A luta contra a corrupção tem de ser assumida colectivamente e sem a intermediação de nenhuma entidade policial a assumir-se como fiscal dessa consciência colectiva e de guardião exclusivo dos valores da integridade e da moralidade.

5. Chegados aqui, importa fazer uma afirmação de princípios e uma declaração de interesses. Uma e outra são complementares.
A afirmação de princípios é inequívoca: sou frontalmente contra a corrupção e as práticas que distorcem a concorrência leal.
Segue-se a “declaração de interesses”: tenho assumido uma posição frontal aos métodos seguidos pelo CCAC e tenho sido crítico de algumas práticas adoptadas nestes últimos dois anos. Práticas de obstrução ao mandato judicial e ao exercício do direito de defesa das pessoas, e de cometimento de graves ilegalidades processuais em processos de investigação criminal (em que a violação do segredo de justiça até nem é dos mais graves). Sustento nos Tribunais os fundamentos das razões da minha profunda discordância em relação a esse pontos, pelo que me considero impedido de os desenvolver aqui, com outro detalhe.
Mas a cartilha de más práticas do CCAC está documentada. Por isso a pergunta: é neste CCAC que se vai depositar o poder de investigação, fiscalização e aprofundamento de todas as suspeições que venham a surgir na actividade económica privada da RAEM?
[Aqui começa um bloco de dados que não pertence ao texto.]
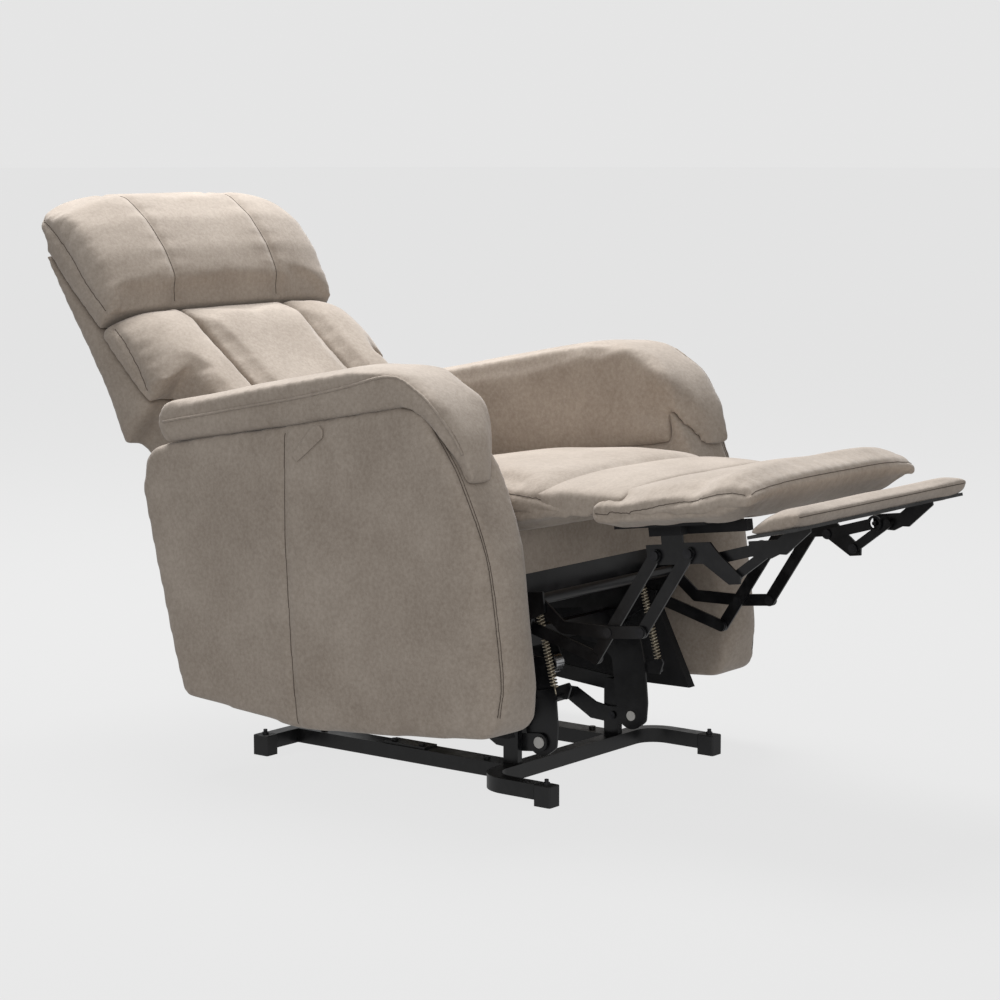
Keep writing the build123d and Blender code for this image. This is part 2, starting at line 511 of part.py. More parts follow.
# The origin is under the middle of the whole chair, on the floor.
boxes = [solid.bounding_box() for solid in nodes.values()]
MIDDLE_Y = (min(b.min.Y for b in boxes) + max(b.max.Y for b in boxes)) / 2
os.makedirs("parts", exist_ok=True)
for name, solid in nodes.items():
    export_step(Pos(0, -MIDDLE_Y, 0) * solid, "parts/" + name + ".step")
print("nodes", len(nodes), "middle y", round(MIDDLE_Y, 3))
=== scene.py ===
"""Lift recliner chair: upholstery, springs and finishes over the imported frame."""
import bmesh
import bpy
import json
import math
from mathutils import Matrix, Vector, kdtree, noise
from mathutils.bvhtree import BVHTree


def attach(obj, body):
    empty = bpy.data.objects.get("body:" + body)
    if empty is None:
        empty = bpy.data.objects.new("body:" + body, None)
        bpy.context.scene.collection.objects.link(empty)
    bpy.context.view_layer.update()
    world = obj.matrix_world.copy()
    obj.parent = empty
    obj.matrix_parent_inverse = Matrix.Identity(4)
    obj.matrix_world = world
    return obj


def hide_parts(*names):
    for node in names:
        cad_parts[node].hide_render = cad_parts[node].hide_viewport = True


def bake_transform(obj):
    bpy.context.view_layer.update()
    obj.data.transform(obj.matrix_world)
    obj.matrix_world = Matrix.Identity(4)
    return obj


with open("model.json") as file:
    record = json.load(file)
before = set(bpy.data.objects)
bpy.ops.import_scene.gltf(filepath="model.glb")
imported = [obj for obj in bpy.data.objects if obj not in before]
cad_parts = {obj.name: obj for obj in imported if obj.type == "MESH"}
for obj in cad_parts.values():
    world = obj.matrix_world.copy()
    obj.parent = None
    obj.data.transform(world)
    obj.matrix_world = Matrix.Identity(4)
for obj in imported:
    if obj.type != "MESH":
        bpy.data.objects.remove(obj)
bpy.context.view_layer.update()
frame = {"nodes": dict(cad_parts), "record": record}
nodes = frame["nodes"]
scene = bpy.context.scene

MIDDLE_Y = 332.528                     # mm from the front feet to the origin
TILT = math.radians(7.5)               # the seat leans back by this at rest
BACK_HINGE = (560.0, 440.0)            # (y, z) on the level seat, in mm
BACK_SLOPE = math.radians(45.7)
SIDES = ((-1, "left"), (1, "right"))
STITCH_GAP = 0.004                     # m between the points of a seam
SEAM_REACH = 0.055                     # m from a seam where the cover stops moving
PUCKER_REACH = 0.014                   # m from a seam where its puckers stand highest
CLOTH_FRAMES = 20
FRAME_VOXEL = 0.010                    # m, for covers stretched over a board or a frame
PAD_VOXEL = 0.007                      # m, for stuffed covers


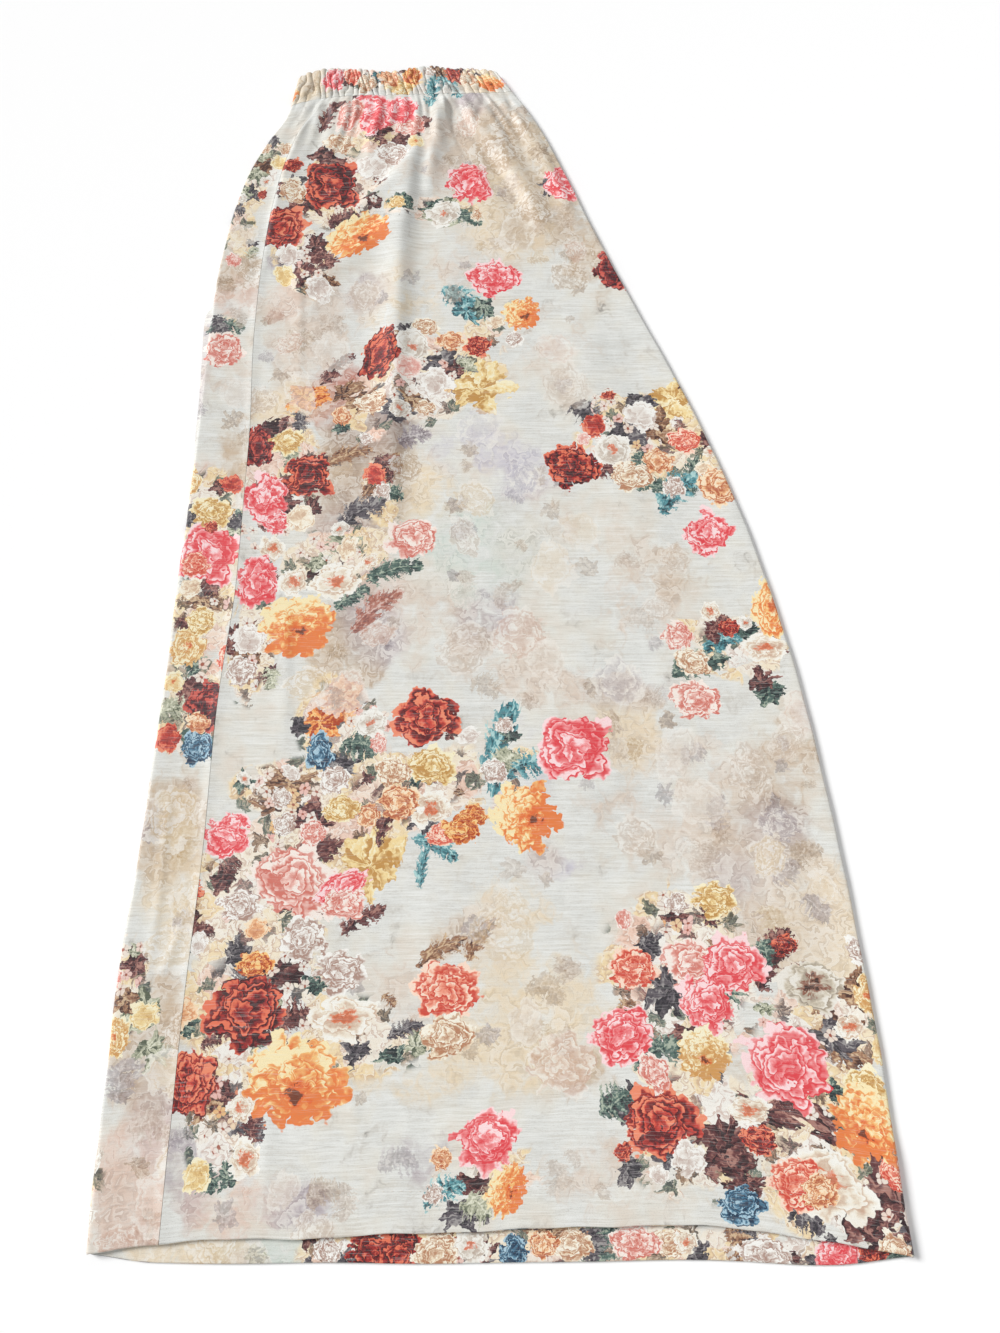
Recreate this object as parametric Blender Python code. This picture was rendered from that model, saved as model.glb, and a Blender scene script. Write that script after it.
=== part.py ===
"""A pull-on maxi skirt lying flat on its back panel.

Two flared panels are sewn into a tube, which lies with its left side seam turned a little onto the
front and its right side seam turned as far underneath. A gathered elastic waistband in two pieces
closes the top, and each panel's hem is turned up inside. The front hem lies higher than the back
one, so the back hem's turn-up shows below it.

X runs across the skirt, Y from hem to waist, Z up from the surface that it lies on. The origin is
below the middle of its box. "Down" is the distance from the waist seam towards the hem.
"""

import math

import bmesh
import bpy

MM = 0.001

# The cloth and how it lies, in metres.
WALL = 1.2 * MM  # a panel's cloth
BAND_WALL = 1.8 * MM  # the waistband's doubled cloth with the elastic inside it
TURNUP_WALL = 1.0 * MM  # the folded hem allowance
PARTING = 0.3 * MM  # between pieces, at a seam or face to face
AIR = 1.0 * MM  # between the two panels where they lie flattest
FOLD_RISE = 1.2 * MM  # how much higher the cloth lies where it rolls over a side
FOLD_ROLL = 18 * MM  # how far in from the side that rise reaches
WAIST_RISE = 1.2 * MM  # how much the gathers lift the cloth at the waist seam
WAIST_FADE = 60 * MM
SEAM_RIDGE = 0.5 * MM  # the side seam's allowances, pressed underneath
SEAM_HALF_WIDTH = 5 * MM
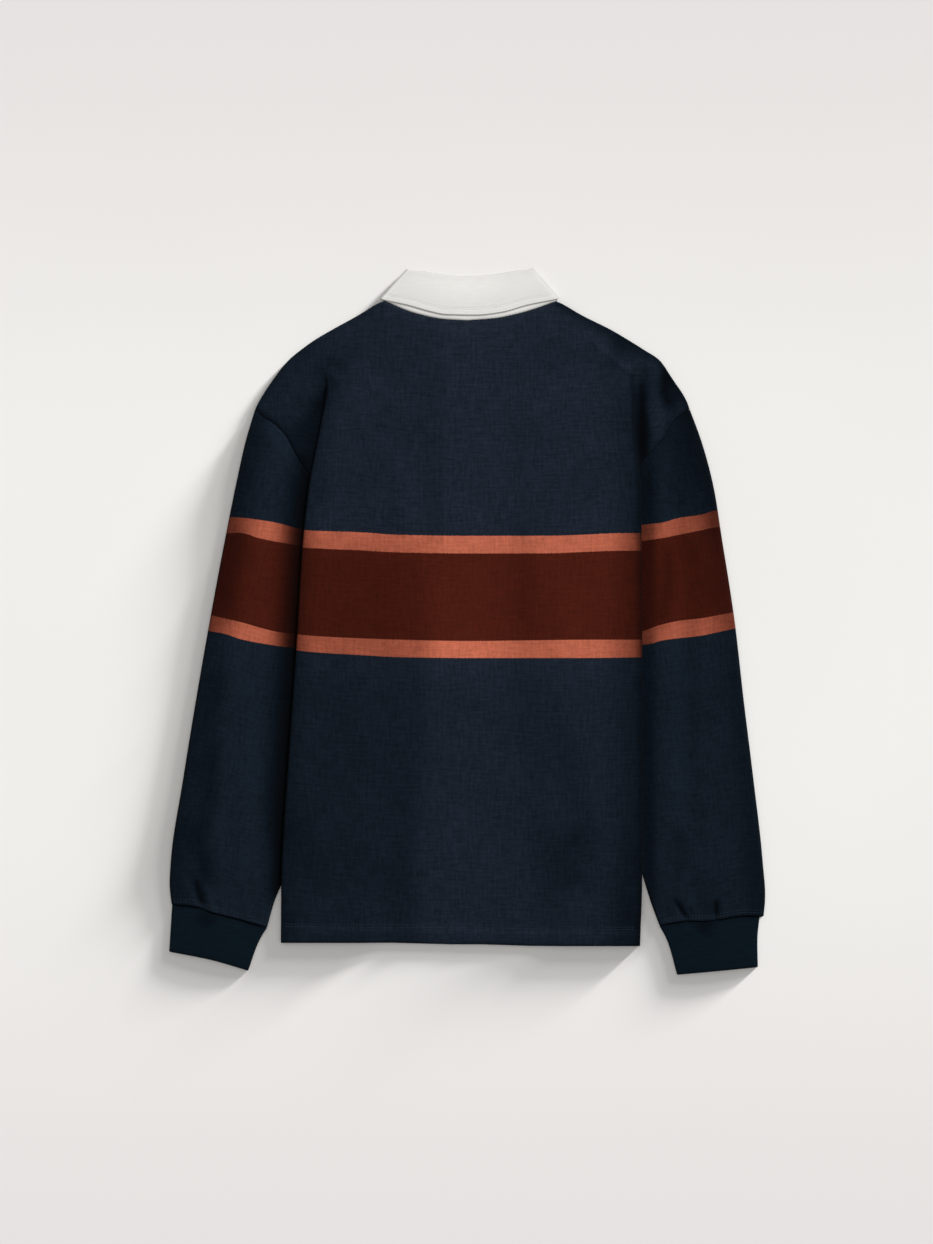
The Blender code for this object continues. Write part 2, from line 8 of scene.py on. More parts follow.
import functools
import json
import math

import bpy
import numpy as np
from mathutils.bvhtree import BVHTree
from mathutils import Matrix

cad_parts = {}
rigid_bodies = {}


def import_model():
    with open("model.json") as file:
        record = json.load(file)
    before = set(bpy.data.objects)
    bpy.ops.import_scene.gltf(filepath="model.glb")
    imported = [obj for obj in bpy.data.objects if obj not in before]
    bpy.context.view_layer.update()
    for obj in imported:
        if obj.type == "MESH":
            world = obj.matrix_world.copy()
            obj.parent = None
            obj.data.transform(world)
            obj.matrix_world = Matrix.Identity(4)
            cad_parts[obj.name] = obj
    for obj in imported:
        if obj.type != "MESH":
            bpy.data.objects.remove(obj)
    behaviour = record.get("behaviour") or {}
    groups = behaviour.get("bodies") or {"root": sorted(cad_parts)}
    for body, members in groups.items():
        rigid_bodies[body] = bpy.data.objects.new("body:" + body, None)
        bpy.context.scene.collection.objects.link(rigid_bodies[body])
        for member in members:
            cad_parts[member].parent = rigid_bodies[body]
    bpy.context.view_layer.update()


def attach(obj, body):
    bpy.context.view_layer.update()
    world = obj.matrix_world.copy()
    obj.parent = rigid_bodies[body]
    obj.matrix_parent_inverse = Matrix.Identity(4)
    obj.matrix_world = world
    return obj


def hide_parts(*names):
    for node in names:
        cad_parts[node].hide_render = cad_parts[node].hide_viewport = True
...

6. Segunda declaração de princípios, e inegociável: a criminalidade combate-se com mão firme e convicção, mas no absoluto e escrupuloso respeito da Lei!
O desígnio de uma sociedade mais justa deverá passar, pois, por impor ao CCAC normas inultrapassáveis de actuação no respeito dos direitos individuais. Deverá passar pela eliminação total do regime de excepção que a lei lhe atribui, do qual resulta, por exemplo, o poder de constituir qualquer pessoa arguida sem que essa pessoa tenha a possibilidade de se defender judicialmente, e de a manter tendencialmente nessa situação por toda a vida. Ou, pelo menos, pelo tempo que quiser. Isto acontece porque o CCAC, ao contrário do Ministério Público, não tem qualquer prazo legal para concluir as suas investigações (com excepção dos casos em que exista alguém em prisão preventiva).
A luta por uma sociedade mais transparente deverá passar igualmente por sujeitar o CCAC ao escrutínio do Ministério Público – o que não acontece, porque a lei o excepciona do dever geral de o fazer – e por o submeter à supervisão de uma Comissão Independente de Fiscalização e de Acompanhamento da sua actividade, que exerça eficaz e diligentemente as suas competências.
É bom não esquecer que o CCAC, pelo modo como está “encaixado” na Lei Básica, é não só um órgão de investigação criminal, como também um órgão político, que depende do Chefe do Executivo; daí a possibilidade de existirem critérios de oportunidade na abertura dos e no modo de se conduzirem as investigações.
Ora, também por estas razões, a actividade do CCAC não poderá estar nas margens de um rigoroso escrutínio judicial e político.

6. O projecto de lei agora apresentado é uma manifestação de exercício do poder político. E em política não há lugar a ingenuidades ou esquecimentos. Existem propósitos.
Ora, sendo assim, cabe perguntar: porque razão o Chefe do Executivo ignorou a recomendação que a Assembleia Legislativa lhe fez em 28 de Fevereiro de 2008, para proceder, nesta oportunidade, à revisão dos poderes de excepção que a Lei 10/2000 atribui ao CCAC? Terá isso acontecido porque, como se escreveu nos jornais, o projecto terá sido feito pelo CCAC, afinal o principal beneficiário dos novos poderes, e que deliberadamente omitiu o que não lhe interessava?
Outras questões que deveriam ser aprofundadas, ainda que na sede própria: como é que se preenchem os elementos do tipo do crime de corrupção na actividade privada? O projecto não deixará demasiadamente em aberto os conceitos essenciais? Como se explica o critério de fixação da medida das penas propostas? Não serão elas, em alguns casos, desajustadas e desproporcionadas comparativamente a outro tipo de crimes? Será o projecto equilibrado no contexto do sistema existente e no quadro de valores que queremos partilhar?
Enfim: questões a que a Assembleia Legislativa terá de prestar cuidada atenção, ponderando politicamente o impacto deste diploma e o seu equilíbrio no contexto geral do sistema jurídico em vigor.

7. O
projecto que o Chefe do Executivo apresentou à Assembleia Legislativa assenta, pois, em fragilidades que permitem classificá-lo como o projecto de todas as suspeitas.
A sociedade de Macau tem de se reconciliar com o presente e enterrar os fantasmas que, eventualmente, ainda subsistam do passado. E, acima de tudo, tem de viver em paz. Este projecto de lei, tal como está estruturado, dificilmente o irá permitir no actual contexto civilizacional da RAEM.